Pendant ce temps-là où l’on croit que les structures sociales et politiques vont changer les hommes (les humains) et que de bonnes structures vont produire de bons humains, tout continue comme avant : les roublards font du marché noir. Le silence s’achète en douce, on graisse la patte à qui a un pouvoir sur soi et on n’oublie pas de se faire servir une générosité cachée si on se trouve du bon côté à un moment ou à un autre. L’Etat n’envoie que deux tracteurs !? Pour vingt paysans ? Dix-neuf, pardon, un s’est suicidé. Tu veux protester, tu ne veux pas admirer le cadeau qu’on te fait, tu ne veux pas remercier ? Gare à toi.
La Déplacée a été jouée devant les cadres de la RDA en 1961, au moment où cette dernière bâtissait un mur pour empêcher la fuite de ses ressortissants. Interdiction immédiate ; Bernhard Klaus Tragelehn, le metteur en scène, sera exilé un an dans les mines de charbon de Haute-Silésie ; Heiner Müller, exclu de l’Union des Écrivains, échappera à la déportation en rédigeant son autocritique, sous la dictée d’Hélène Weigel, comédienne et veuve de Bertolt Brecht…

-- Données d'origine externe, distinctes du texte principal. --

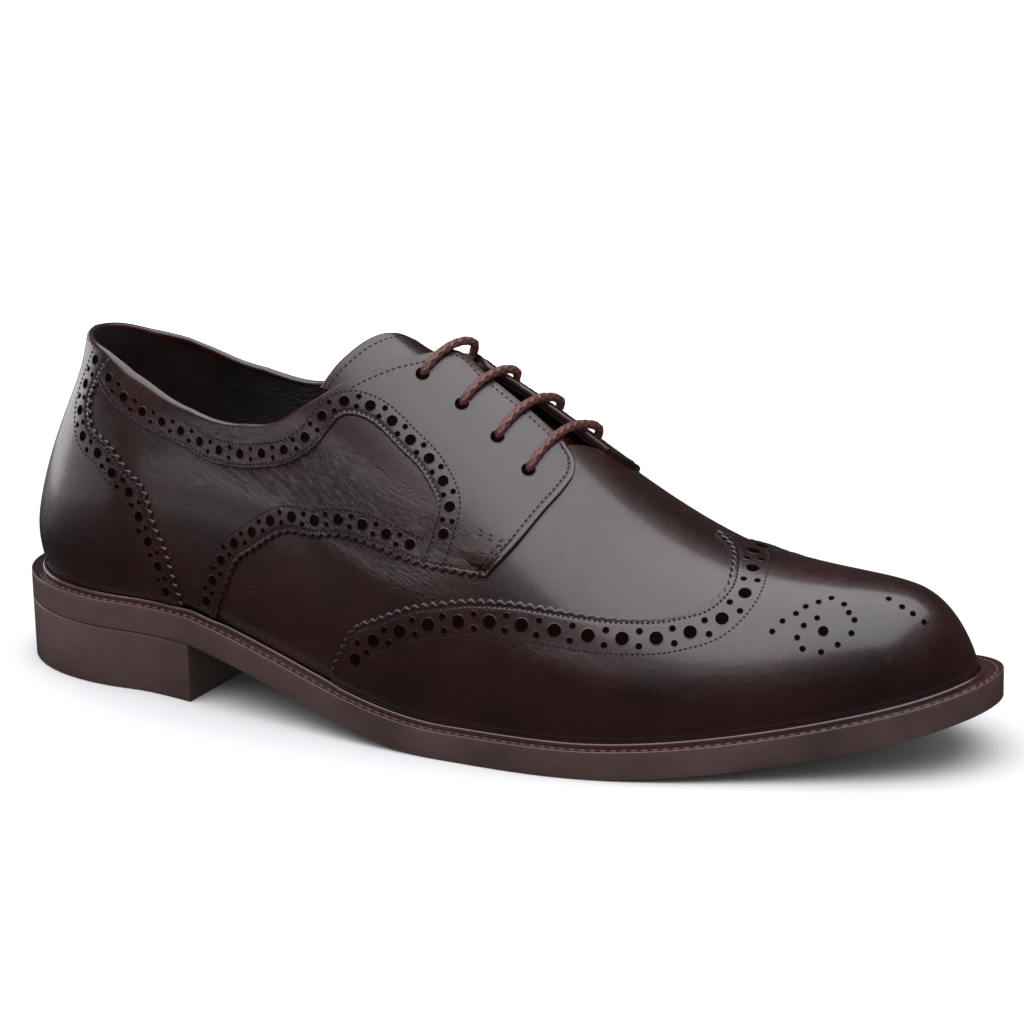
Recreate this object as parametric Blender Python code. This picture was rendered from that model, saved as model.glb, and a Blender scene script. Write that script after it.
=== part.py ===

La transmutation d’une force, d’un moment, d’une situation en son contraire n’aurait pas dû échapper à ces dialecticiens automatiques. L’antagonisme de leur volonté systémique avec l’universalité humaine a fini par arrêter ce système politique, qui laisse beaucoup de regrets cependant. Amartya Sen refuse de chercher le meilleur système, celui qui résoudrait tous les problèmes. Et le philosophe Pascal l’a écrit il y a longtemps : « qui veut faire l’ange, fait la bête ».